After two years of unprecedented pressure on margins, maximizing profitability during the upturn in demand tops the agenda for most shippers. Dr. Alan Saipe and I presented our annual look at transportation trends during the recent SCL-CITA annual conference and that was one of the main points made by Dr. Saipe.
Reducing costs was the second highest item on shippers agenda, which is not a surprise considering the focus on maximizing profits. But increasing customer satisfaction was considered just as important, which makes for some interesting decisions in the years ahead since those two goals may not be mutually compatible. Dr. Saipe’s research, conducted on behalf of the Canadian Industrial Transportation Association, also found that 8 in 10 shippers believe customer requirements are becoming more demanding and three quarters believe the transportation function is growing in complexity as a result.
Are most Canadian companies truly capable of meeting demand growth that is becoming more complex while warding off costs that eat into profitability? I don’t think so.
Three-fourths of respondents to a global supply chain trends survey I recently read considered demand and supply volatility and poor forecast accuracy to be the biggest roadblocks they currently face. Yet as the publishers of the survey, PRTM Management Consultants, pointed out many companies failed to do their homework during the downturn and surging demand now increases supply chain deficiencies in scope, scale, and speed.
Not only did many companies not implement strategies to prepare them for the upturn and future volatility but in the worst hit sectors companies put in place short-term survival measures to tightly manage inventories, costs, and cash flow that may be harder to transition from than one may think. That may be especially so with companies where key members of the supply chain team were laid off as a cost saving. A substantial number of survey participants said that problems with the supply chain organization prevented their companies from capturing the benefits of the economic recovery. Nearly one-fourth of survey respondents pointed to their organizations’ inability to make quick decisions in response to sudden changes in demand or comparable challenges.

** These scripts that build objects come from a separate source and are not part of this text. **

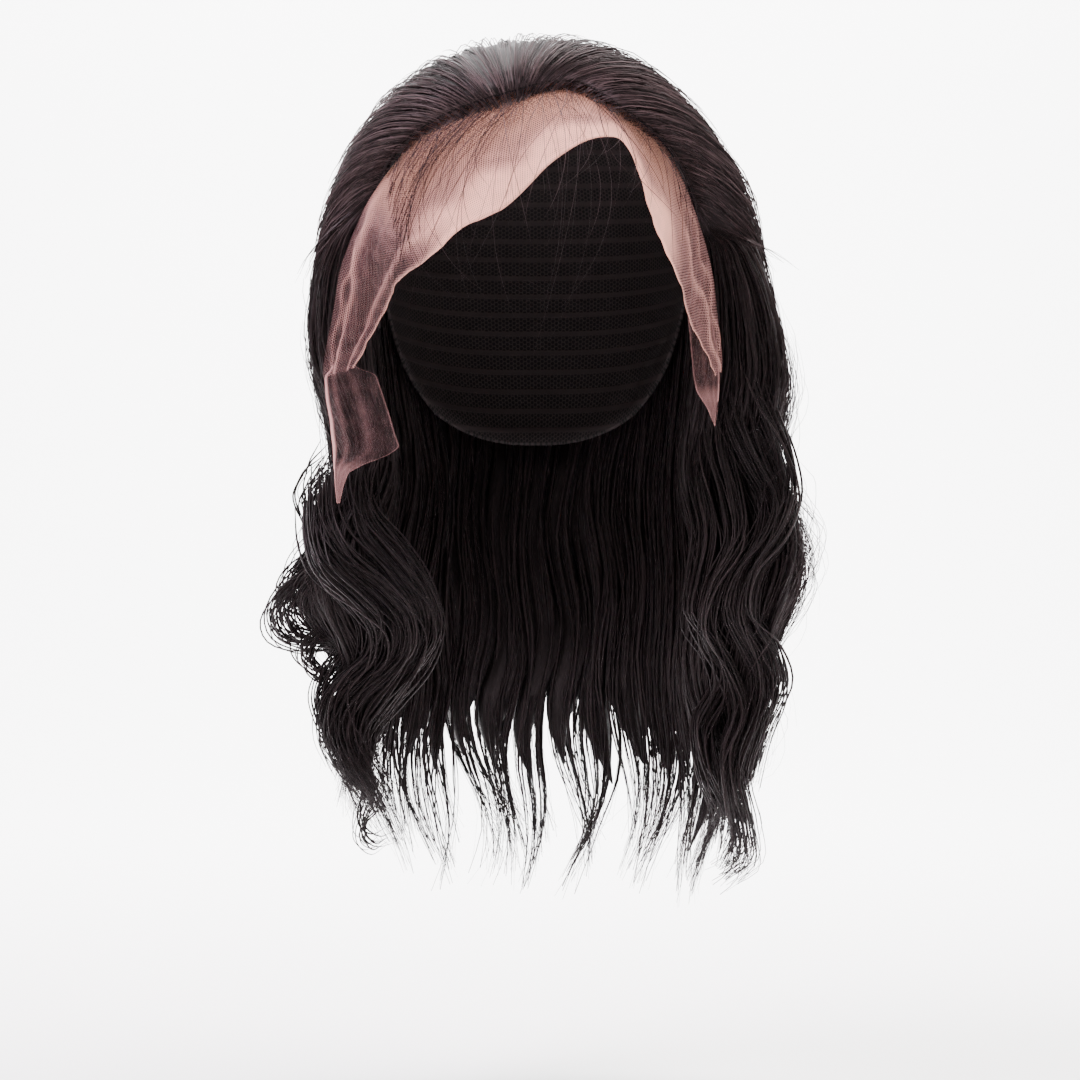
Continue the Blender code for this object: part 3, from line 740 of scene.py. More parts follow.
# %% [markdown]
# ## Bundles of hair
# Hair doesn't hang as single fibres: it gathers in bundles a few millimetres wide that part and cross a
# little. Each bundle is a flat tube that is thin at the root, full at mid length and thin again at the tip.
# Most lie on the outside, some on the inside, where the open front shows them, and many along the two edges
# beside the opening.

# %% Where bundles lie, which way they face and how they taper
BUNDLES_OUTSIDE = 345
BUNDLES_INSIDE = 260
BUNDLES_EDGE = 100
EDGE_SHARE = (-0.006, 0.016)
EDGE_DEPTH = (0.03, 1.0)
TO_THE_EDGES = 0.28  # how far the outside's even spread is pushed towards the two front edges
OUTSIDE, INSIDE, LEFT_EDGE, RIGHT_EDGE = range(4)


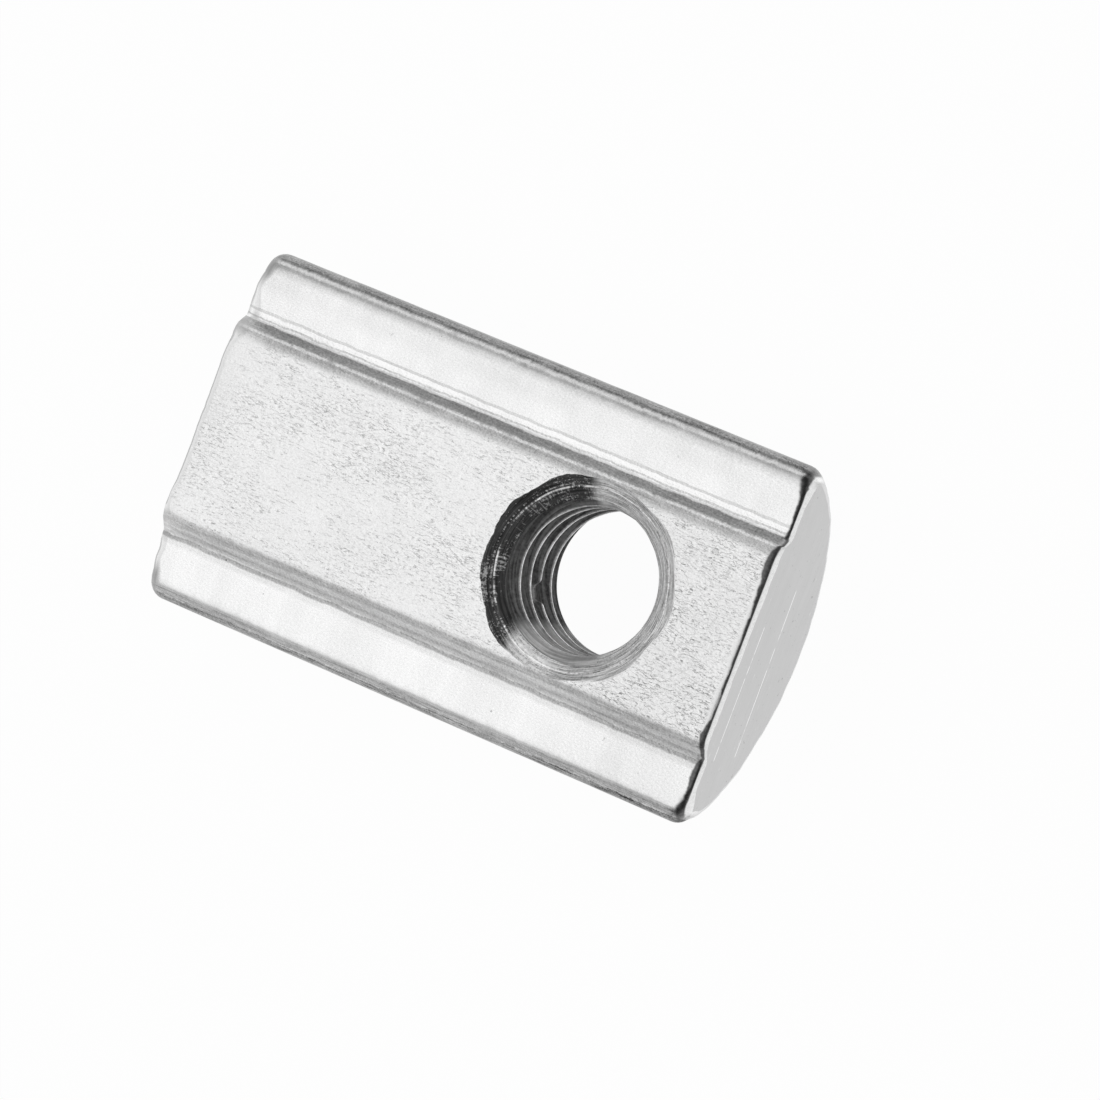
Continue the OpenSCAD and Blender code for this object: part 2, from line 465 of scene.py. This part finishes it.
def dress_sink(shader, x, y, z):
    """Countersink: rings left by the tool, and a side painted dark as a dark reflection, with fine bright
    scratches.
    """
    reach, cosine, sine = around_hole(shader, x, y)

    # Rings and hair run around the hole, and ticks and teeth run across them
    rings = shader.cloud((cosine * 1.6, sine * 1.6, reach * 15.0), 4.0, 0.8)
    lines = shader.ramp(rings, 0.38, 0.62)
    ticks = shader.cloud((cosine * 34.0, sine * 34.0, reach * 12.0), 3.0, 0.8)
    teeth = shader.cloud((cosine * 34.0, sine * 34.0, reach * 1.5), 3.0, 0.8)
    broad = shader.cloud((cosine * 2.2, sine * 2.2, reach * 1.5), 3.0, 0.6)
    hair = shader.cloud((cosine * 4.0, sine * 4.0, reach * 36.0), 2.0, 0.6)

    # Silver is a painted bright reflection beside the lower end of the painted dark side
    painted_bright_reflection = shader.ramp(sine * -0.8 + cosine * -0.6, 0.60, 0.95)
    fine_lines = shader.ramp(ticks * 0.6 + rings * 0.4 + (broad - 0.5) * 0.40, 0.55, 0.62)
    marks = shader.ramp(teeth + (broad - 0.5) * 0.8, 0.58, 0.70)
    wander = (ticks - 0.5) * 0.10 + (broad - 0.5) * 0.12 + (hair - 0.5) * 0.12 + (reach - 3.5) * 0.08
    dark = painted_dark_side(shader, cosine, sine, wander)
    # The ledge and the twin line beside it are painted highlights on the dark side; on the bright side the
    # ledge is painted darker
    ledge = shader.ramp(reach, 3.29, 3.33) * (1 - shader.ramp(reach, 3.36, 3.40))
    ledge = ledge * shader.ramp(teeth * 0.4 + broad * 0.6, 0.47, 0.54)
    twin = 1 - shader.ramp(abs(reach + (broad - 0.5) * 0.08 - 3.46), 0.01, 0.03)
    twin = twin * shader.ramp(teeth, 0.50, 0.58)
    marks = marks * (1 - shader.ramp(reach, 3.25, 3.45))
    bright_grey = 0.27 + lines * 0.36 + shader.ramp(hair, 0.38, 0.62) * 0.42 + (ticks - 0.5) * 0.9
    bright_grey = bright_grey + painted_bright_reflection * (0.34 + (ticks - 0.5) * 1.2) - ledge * 0.25
    dark_grey = 0.030 + lines * 0.07 + fine_lines * 0.50 + marks * 0.34 + ledge * 0.55 + twin * 0.45
    grey = shader.mix(dark, bright_grey, dark_grey)
    metallic = 0.30 + dark * 0.45
    roughness = 0.34 + (rings - 0.5) * 0.1
    height = (rings - 0.5) * 1.4 + (ticks - 0.5) * 0.6
    return grey, roughness, height, metallic


def dress_exit(shader, x, y, z):
    """Plain turned chamfer under the nut, with faint rings."""
    reach, cosine, sine = around_hole(shader, x, y)
    rings = shader.cloud((cosine * 1.6, sine * 1.6, reach * 15.0), 4.0, 0.8)
    return 0.62 + (rings - 0.5) * 0.2, 0.34 + (rings - 0.5) * 0.1, rings - 0.5, 1.0


def dress_thread(shader, x, y, z):
    """Thread: grooves painted darker as shade, darkest on the painted dark side, between crests painted
    bright as highlights.
    """
    reach, cosine, sine = around_hole(shader, x, y)
    crest = 1 - shader.ramp(reach, CREST_R / MM + 0.01, CREST_R / MM + 0.06)
    rings = shader.cloud((cosine * 1.2, sine * 1.2, z * 12.0), 3.0, 0.6)
    lines = shader.ramp(rings, 0.36, 0.64)
    ticks = shader.cloud((cosine * 22.0, sine * 22.0, z * 9.0), 3.0, 0.7)
    worn = shader.cloud((cosine * 3.0, sine * 3.0, z * 1.1), 3.0, 0.6)
    dark = painted_dark_side(shader, cosine, sine, (rings - 0.5) * 0.1 - 0.05)
    groove_grey = shader.mix(dark, 0.40 + lines * 0.45, 0.075 + lines * 0.15) + (ticks - 0.5) * 0.28
    # The crests are painted bright as highlights, made uneven by the ticks and worn noises
    crest_grey = 0.76 + (ticks - 0.5) * 1.3 + (worn - 0.5) * 1.6
    grey = shader.mix(crest, groove_grey, crest_grey)
    metallic = 0.45 + crest * 0.3
    roughness = 0.34 - crest * 0.06
    height = (rings - 0.5) * 0.8
    return grey, roughness, height, metallic


def heading(degrees):
    """Direction in the YZ plane, turned up from the Y axis."""
    return Vector((math.cos(math.radians(degrees)), math.sin(math.radians(degrees))))


def bend(start, start_slope, end, end_slope, steps):
    """Points of a smooth bend after start, up to end. Slopes are headings in degrees in the YZ plane."""
    first = heading(start_slope)
    last = heading(end_slope)
    gap = Vector(end) - Vector(start)
    reach = (gap.x * last.y - gap.y * last.x) / (first.x * last.y - first.y * last.x)
    corner = Vector(start) + first * reach
    points = []
    for step in range(1, steps + 1):
        t = step / steps
        points.append(tuple(Vector(start) * (1 - t) ** 2 + corner * 2 * t * (1 - t) + Vector(end) * t * t))
    return points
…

Clearly shippers wanting to improve profitability while at the same time deal effectively with demanding customer requirements have their work cut out for them. I see great opportunity in this for motor carriers ready to once again work in collaborative relationships with their shipper customers.
Both LTL and TL carriers as well as couriers would enter such discussions from a position of strength because shippers believe their service levels from these modes improved over the past year. In comparison, marine, rail and intermodal service was thought to decline over the past year, according to Dr. Saipe’s research. Motor carriers also score well when assessed on areas such as operation effectiveness, knowledgeable and helpful customer service, straightforward administration and quickly dealing with any problems that may arise.
Motor carriers often have visibility and insights into shipping patterns that are invaluable to shippers looking to boost their profit margins while at the same time improve customer service. Unfortunately, over the past couple of years many shippers set aside such discussions in favor of aggressive rate cutting. Long-term relationships were severed as shippers pursued short-term cost savings by placing their freight on the spot market.
If capacity tightens, as most transportation experts suggest it will as the economy heats up, the easiest and most expedient thing for motor carrier executives to pursue is aggressive rate increases in return. But simply pushing the pendulum the other way for a few years does not address the bigger picture of ensuring the long-term viability of shipper clients by addressing both their profitability and customer service concerns. It’s also a risky strategy as our own research clearly shows if rates rise sharply over too short a time span, shippers who do have options become much more likely to consider switching modes. Prior to the recession almost 50% of shippers were reporting they had switched modes for at least part of their shipments in response to higher rates and surcharges.
This is the time for motor carrier executives to show the maturity of their company and their industry by pursuing responsible, steady rate increases in conjunction with transportation practices that help shippers keep both their customers and shareholders happy.